Please quote exactly the lines below from the line containing "key_call();" to the line containing "obj.data = obj.data.copy()", both lines included, and nothing else.

:: Dataset content ::
=======

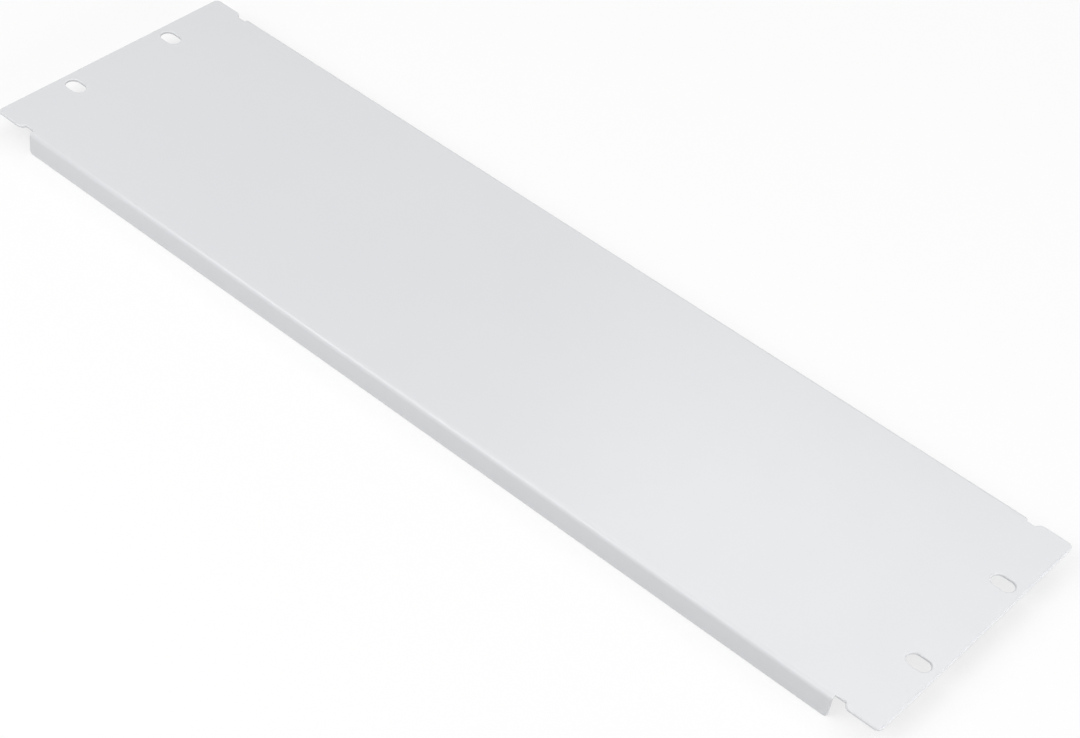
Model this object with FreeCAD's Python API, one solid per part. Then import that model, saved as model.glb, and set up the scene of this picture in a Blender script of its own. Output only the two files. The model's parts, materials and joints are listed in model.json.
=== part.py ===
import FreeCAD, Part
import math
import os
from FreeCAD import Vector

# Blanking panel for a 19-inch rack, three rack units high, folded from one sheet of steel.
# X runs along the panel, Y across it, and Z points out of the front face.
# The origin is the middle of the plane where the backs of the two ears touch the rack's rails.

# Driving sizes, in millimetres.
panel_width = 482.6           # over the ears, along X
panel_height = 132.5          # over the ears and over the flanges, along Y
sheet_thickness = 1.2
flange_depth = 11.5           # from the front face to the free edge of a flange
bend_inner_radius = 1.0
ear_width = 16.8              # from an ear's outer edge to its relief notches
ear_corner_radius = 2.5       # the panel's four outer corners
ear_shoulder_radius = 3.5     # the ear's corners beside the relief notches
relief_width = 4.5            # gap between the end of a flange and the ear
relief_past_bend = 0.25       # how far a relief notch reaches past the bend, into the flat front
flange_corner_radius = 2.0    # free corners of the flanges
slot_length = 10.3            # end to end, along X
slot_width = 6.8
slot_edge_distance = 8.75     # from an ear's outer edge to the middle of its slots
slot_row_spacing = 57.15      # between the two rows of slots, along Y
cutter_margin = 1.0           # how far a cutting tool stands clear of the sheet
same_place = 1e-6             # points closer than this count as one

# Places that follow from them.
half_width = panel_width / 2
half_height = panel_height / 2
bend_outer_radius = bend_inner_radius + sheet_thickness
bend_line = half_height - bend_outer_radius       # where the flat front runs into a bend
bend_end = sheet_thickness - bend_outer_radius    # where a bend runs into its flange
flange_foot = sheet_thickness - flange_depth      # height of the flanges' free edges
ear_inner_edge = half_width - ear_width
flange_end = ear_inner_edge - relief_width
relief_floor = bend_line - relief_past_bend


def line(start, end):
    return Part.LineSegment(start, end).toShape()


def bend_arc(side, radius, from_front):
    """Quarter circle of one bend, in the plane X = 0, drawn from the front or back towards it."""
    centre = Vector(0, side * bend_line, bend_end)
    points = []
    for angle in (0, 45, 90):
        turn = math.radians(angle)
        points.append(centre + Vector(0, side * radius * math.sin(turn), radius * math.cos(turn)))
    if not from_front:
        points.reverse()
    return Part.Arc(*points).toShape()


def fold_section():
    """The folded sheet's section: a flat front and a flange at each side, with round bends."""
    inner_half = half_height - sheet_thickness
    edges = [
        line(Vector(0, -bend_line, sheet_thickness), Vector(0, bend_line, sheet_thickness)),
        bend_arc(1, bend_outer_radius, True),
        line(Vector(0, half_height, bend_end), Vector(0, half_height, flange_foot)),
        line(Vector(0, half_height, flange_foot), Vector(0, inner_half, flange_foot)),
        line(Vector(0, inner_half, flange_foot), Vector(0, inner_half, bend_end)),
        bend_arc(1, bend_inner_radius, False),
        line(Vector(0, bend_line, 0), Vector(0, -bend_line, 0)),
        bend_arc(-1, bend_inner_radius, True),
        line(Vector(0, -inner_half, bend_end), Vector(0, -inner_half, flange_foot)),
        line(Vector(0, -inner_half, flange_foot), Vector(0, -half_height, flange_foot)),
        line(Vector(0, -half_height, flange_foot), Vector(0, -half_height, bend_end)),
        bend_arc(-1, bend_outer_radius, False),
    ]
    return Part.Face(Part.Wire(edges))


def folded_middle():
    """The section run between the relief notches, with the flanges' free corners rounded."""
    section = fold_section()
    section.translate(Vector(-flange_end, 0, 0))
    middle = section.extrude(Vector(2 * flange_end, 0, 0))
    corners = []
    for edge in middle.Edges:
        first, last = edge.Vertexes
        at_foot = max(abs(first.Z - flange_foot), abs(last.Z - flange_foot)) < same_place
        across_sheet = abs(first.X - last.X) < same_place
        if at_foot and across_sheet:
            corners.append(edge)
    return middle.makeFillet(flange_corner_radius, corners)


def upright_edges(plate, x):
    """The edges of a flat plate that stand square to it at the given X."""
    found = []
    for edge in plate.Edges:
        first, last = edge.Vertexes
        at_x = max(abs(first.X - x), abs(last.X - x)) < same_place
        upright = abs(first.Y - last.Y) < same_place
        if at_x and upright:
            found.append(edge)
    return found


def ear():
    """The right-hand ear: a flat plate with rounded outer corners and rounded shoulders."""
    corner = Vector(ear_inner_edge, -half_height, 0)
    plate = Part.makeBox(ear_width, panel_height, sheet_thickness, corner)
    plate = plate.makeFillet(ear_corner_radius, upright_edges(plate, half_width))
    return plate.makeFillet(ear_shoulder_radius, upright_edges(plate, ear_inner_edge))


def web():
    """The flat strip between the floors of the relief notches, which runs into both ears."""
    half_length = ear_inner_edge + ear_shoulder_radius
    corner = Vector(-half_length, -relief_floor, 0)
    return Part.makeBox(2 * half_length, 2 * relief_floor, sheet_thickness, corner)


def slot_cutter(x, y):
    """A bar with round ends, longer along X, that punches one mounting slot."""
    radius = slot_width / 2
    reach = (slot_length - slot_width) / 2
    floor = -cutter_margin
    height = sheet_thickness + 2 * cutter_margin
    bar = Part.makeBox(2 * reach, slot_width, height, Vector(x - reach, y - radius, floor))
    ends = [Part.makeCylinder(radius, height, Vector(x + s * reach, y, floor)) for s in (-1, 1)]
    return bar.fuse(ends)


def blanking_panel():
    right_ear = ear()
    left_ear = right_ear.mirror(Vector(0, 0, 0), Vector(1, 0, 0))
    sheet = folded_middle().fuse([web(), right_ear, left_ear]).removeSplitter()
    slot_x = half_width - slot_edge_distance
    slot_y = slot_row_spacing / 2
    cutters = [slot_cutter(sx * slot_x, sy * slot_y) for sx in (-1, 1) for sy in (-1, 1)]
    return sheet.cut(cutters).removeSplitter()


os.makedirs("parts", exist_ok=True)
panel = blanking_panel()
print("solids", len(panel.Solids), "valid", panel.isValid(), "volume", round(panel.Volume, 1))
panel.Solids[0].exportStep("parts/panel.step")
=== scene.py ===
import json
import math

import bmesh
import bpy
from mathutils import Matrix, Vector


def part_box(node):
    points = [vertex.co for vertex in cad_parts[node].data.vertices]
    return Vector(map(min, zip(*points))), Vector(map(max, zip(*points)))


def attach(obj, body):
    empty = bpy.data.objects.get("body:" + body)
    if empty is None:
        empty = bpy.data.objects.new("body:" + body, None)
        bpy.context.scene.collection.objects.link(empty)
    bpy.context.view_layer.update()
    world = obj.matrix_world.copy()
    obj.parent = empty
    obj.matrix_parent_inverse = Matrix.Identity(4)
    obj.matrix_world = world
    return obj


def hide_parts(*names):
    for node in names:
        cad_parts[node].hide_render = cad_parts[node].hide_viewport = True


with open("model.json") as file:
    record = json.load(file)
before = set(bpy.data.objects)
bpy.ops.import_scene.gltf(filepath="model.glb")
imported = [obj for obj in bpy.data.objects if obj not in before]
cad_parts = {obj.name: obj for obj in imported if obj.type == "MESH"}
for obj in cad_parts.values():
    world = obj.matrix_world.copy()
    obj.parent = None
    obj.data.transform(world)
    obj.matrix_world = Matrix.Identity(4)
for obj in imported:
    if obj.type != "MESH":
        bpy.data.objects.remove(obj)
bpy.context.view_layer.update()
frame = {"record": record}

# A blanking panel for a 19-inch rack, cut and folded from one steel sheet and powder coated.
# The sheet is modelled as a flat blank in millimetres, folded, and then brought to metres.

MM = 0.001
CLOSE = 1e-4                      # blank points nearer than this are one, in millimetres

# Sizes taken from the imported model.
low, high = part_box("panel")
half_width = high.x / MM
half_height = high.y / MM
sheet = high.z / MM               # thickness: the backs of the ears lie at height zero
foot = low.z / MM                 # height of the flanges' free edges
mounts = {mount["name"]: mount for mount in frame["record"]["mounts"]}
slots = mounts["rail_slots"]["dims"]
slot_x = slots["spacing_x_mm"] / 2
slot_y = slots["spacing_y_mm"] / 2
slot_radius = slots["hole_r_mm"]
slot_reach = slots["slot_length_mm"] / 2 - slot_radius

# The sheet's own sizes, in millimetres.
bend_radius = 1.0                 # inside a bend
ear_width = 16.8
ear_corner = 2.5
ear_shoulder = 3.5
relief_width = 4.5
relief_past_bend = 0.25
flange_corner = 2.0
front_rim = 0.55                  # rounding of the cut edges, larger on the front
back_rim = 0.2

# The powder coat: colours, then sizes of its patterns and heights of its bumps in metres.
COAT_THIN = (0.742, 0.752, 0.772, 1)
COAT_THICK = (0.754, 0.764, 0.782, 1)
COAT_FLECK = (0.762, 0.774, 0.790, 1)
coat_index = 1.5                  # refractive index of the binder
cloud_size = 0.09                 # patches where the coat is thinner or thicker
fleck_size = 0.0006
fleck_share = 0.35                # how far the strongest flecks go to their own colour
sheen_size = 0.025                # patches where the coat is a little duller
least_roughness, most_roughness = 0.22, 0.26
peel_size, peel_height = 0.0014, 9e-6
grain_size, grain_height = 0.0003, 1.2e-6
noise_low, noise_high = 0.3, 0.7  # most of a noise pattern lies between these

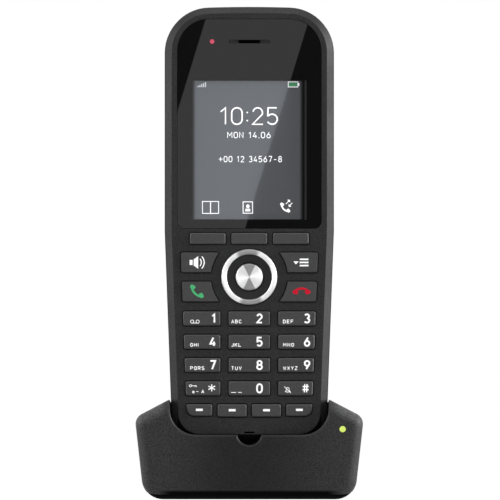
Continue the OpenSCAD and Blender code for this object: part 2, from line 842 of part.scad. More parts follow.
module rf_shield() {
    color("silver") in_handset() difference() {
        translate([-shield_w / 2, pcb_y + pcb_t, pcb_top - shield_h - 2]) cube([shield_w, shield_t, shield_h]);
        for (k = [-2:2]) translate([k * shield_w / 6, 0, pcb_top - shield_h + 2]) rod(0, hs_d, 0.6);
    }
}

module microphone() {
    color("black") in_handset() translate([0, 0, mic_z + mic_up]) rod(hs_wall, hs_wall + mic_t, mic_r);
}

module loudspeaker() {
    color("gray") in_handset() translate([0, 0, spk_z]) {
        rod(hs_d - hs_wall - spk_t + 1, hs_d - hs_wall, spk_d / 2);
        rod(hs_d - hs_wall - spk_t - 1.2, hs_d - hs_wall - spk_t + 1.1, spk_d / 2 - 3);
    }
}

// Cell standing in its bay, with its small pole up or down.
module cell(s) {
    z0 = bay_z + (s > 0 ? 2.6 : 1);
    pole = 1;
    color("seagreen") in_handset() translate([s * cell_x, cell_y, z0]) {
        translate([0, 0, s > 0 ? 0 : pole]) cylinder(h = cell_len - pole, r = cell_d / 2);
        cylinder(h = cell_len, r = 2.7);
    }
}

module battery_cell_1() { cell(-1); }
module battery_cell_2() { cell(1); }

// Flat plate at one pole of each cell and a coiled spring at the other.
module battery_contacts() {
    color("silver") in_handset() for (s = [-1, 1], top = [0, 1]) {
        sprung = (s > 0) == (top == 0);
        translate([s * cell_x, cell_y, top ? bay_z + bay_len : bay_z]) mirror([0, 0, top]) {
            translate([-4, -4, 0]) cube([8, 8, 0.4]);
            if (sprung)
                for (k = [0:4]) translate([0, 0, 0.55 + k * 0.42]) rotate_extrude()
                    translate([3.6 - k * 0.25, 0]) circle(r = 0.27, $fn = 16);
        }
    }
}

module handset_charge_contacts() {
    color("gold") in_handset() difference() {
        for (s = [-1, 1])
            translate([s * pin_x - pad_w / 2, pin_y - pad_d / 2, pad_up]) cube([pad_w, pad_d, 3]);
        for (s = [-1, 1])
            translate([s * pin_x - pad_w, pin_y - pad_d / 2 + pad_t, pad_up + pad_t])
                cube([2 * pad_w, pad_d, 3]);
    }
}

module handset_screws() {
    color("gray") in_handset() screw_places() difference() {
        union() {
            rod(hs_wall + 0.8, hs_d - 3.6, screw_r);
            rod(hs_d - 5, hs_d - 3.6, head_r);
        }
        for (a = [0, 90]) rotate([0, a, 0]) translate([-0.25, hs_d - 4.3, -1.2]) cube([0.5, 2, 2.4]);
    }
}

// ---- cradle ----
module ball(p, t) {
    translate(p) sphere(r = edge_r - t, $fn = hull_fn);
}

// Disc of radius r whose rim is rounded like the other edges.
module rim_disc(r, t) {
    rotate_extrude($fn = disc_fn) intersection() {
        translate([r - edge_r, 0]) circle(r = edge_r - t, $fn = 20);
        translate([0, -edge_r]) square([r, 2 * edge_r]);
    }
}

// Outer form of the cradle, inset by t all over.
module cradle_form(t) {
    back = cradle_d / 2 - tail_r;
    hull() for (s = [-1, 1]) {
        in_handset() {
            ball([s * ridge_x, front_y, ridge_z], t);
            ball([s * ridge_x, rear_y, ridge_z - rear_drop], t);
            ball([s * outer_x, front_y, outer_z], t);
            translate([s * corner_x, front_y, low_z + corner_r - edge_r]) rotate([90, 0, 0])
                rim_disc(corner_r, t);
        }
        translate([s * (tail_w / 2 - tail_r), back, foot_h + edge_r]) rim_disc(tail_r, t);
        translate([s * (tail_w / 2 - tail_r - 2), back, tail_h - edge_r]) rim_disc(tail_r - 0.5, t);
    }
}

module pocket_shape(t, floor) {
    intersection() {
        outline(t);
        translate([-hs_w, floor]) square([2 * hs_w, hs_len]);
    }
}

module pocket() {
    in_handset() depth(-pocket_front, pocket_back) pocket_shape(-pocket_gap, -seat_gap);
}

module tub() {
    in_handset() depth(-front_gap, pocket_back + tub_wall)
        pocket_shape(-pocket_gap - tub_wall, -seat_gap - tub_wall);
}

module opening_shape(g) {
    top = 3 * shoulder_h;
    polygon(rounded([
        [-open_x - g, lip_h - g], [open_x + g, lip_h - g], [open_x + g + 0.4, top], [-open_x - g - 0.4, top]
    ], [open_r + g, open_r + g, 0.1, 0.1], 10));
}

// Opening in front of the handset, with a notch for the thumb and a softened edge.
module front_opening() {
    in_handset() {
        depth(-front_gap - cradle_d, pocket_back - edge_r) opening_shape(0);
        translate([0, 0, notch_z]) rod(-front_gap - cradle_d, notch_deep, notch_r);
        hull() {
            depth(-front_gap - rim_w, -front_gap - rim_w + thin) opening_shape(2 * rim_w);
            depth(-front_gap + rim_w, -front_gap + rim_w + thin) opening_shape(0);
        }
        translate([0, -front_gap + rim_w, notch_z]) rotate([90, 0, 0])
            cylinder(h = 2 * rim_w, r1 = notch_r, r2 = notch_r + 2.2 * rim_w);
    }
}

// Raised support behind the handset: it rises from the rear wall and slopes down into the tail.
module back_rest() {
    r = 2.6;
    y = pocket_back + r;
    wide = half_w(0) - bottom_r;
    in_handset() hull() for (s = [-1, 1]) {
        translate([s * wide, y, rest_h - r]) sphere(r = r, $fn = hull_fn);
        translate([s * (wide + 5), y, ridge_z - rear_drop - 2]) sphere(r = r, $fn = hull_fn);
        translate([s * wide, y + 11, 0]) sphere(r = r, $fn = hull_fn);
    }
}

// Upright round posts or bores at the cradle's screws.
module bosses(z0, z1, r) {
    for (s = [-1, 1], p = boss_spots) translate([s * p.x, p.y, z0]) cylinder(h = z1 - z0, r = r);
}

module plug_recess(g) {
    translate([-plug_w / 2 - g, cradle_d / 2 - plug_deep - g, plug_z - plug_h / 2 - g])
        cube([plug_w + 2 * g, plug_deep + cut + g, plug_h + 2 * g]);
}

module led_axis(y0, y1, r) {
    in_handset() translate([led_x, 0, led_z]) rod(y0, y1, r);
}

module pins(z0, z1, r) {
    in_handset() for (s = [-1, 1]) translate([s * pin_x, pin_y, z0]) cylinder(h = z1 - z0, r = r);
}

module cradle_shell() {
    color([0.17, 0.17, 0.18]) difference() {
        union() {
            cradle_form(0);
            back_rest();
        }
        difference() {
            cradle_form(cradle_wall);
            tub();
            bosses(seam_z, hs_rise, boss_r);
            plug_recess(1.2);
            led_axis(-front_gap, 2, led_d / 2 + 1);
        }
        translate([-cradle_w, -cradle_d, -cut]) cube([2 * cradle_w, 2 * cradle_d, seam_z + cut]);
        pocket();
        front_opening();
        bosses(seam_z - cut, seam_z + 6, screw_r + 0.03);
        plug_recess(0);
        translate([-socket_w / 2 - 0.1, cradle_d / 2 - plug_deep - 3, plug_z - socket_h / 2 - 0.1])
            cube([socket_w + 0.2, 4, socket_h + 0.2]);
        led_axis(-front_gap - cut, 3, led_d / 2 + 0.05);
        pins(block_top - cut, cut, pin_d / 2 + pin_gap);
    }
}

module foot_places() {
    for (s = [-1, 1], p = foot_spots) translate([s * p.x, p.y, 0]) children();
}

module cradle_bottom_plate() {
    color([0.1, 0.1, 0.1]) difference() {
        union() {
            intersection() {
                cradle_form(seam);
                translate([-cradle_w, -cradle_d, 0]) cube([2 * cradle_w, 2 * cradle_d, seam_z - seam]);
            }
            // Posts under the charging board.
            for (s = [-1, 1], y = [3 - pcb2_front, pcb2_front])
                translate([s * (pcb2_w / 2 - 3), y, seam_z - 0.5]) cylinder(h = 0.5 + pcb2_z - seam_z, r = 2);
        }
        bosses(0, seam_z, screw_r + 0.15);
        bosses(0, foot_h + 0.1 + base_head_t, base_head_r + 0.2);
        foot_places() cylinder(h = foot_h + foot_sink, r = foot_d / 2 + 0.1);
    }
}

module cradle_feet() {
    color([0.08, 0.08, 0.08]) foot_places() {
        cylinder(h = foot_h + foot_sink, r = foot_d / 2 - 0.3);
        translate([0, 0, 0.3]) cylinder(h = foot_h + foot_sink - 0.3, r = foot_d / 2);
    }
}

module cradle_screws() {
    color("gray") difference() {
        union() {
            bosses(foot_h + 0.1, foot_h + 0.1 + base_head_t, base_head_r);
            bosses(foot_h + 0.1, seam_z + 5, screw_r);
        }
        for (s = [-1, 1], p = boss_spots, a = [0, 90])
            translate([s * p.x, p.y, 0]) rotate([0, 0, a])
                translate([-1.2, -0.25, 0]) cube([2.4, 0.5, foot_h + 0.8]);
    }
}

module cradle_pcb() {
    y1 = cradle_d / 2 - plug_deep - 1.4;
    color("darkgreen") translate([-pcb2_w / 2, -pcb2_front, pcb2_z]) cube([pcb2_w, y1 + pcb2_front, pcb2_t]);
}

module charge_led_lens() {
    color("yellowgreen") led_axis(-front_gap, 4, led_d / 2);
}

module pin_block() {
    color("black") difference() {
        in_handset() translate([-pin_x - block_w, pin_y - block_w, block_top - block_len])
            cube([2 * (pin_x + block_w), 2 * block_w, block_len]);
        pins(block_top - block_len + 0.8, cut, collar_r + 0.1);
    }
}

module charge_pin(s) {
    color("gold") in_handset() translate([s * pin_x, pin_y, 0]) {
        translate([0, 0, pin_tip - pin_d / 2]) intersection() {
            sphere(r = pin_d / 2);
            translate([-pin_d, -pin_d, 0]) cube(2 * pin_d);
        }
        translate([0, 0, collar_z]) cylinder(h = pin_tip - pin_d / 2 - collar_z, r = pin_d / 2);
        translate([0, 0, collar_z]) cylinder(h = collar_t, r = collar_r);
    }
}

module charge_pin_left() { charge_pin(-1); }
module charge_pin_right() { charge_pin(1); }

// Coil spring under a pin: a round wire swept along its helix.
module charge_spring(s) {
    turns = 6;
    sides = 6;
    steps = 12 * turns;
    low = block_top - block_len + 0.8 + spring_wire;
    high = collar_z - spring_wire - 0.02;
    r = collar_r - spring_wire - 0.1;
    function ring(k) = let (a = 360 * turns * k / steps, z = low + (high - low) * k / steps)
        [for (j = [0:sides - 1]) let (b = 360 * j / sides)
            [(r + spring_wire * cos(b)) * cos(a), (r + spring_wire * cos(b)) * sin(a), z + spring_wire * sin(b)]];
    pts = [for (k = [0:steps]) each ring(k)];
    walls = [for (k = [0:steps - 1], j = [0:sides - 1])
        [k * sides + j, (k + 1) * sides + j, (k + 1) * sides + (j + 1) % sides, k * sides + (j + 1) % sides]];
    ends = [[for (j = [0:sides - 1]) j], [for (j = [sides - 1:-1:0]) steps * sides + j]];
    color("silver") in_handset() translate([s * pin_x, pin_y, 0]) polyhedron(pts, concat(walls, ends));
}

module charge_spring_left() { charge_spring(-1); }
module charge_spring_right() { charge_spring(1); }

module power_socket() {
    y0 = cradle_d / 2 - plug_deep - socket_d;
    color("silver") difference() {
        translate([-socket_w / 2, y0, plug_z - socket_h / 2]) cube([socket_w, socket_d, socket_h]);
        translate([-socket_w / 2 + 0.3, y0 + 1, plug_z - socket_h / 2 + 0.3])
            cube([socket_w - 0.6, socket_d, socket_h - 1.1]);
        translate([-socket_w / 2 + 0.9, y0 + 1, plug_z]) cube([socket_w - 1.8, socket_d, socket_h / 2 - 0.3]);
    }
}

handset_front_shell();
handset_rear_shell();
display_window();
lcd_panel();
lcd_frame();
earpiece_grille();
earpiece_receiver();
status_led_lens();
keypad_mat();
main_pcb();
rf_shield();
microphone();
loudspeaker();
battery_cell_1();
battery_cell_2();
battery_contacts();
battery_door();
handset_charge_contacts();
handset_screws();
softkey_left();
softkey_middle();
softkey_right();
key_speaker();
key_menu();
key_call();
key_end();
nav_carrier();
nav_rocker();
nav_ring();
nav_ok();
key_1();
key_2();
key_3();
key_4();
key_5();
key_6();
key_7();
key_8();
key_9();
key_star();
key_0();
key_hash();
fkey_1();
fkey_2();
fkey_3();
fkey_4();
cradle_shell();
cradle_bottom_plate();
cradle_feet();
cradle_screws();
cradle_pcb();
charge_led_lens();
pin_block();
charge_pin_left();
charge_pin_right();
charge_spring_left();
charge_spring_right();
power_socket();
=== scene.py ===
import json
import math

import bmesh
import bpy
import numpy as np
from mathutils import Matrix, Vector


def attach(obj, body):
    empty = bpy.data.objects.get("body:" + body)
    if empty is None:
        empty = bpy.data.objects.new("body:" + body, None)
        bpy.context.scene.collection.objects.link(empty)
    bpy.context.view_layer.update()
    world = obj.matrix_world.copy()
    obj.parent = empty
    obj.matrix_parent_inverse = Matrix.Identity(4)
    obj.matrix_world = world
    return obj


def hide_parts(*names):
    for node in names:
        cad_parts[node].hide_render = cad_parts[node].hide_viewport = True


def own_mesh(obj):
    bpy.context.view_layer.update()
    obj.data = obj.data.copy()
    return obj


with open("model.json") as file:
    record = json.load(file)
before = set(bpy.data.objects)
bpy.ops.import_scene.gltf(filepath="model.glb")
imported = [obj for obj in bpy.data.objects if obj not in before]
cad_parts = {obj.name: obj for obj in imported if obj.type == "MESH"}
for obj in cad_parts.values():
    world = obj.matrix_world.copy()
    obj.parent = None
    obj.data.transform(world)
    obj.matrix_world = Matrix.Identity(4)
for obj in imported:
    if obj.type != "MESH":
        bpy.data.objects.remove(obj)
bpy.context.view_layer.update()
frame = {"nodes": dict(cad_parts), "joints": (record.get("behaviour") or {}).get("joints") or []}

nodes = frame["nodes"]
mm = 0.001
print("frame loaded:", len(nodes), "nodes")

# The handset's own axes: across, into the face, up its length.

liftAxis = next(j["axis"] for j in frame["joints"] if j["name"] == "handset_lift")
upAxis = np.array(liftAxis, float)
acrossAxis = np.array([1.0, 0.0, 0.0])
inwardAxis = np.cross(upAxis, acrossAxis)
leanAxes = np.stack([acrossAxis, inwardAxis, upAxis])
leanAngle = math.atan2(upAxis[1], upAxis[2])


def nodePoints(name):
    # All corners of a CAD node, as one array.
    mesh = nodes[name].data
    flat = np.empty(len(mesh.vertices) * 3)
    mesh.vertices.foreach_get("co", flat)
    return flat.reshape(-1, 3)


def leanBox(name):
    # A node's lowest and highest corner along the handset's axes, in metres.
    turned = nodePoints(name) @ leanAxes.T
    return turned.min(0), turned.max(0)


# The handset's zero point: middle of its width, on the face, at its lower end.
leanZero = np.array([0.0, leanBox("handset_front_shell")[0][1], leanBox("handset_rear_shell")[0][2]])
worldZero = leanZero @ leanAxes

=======

:: Exercise solution ::
key_call();
key_end();
nav_carrier();
nav_rocker();
nav_ring();
nav_ok();
key_1();
key_2();
key_3();
key_4();
key_5();
key_6();
key_7();
key_8();
key_9();
key_star();
key_0();
key_hash();
fkey_1();
fkey_2();
fkey_3();
fkey_4();
cradle_shell();
cradle_bottom_plate();
cradle_feet();
cradle_screws();
cradle_pcb();
charge_led_lens();
pin_block();
charge_pin_left();
charge_pin_right();
charge_spring_left();
charge_spring_right();
power_socket();
=== scene.py ===
import json
import math

import bmesh
import bpy
import numpy as np
from mathutils import Matrix, Vector


def attach(obj, body):
    empty = bpy.data.objects.get("body:" + body)
    if empty is None:
        empty = bpy.data.objects.new("body:" + body, None)
        bpy.context.scene.collection.objects.link(empty)
    bpy.context.view_layer.update()
    world = obj.matrix_world.copy()
    obj.parent = empty
    obj.matrix_parent_inverse = Matrix.Identity(4)
    obj.matrix_world = world
    return obj


def hide_parts(*names):
    for node in names:
        cad_parts[node].hide_render = cad_parts[node].hide_viewport = True


def own_mesh(obj):
    bpy.context.view_layer.update()
    obj.data = obj.data.copy()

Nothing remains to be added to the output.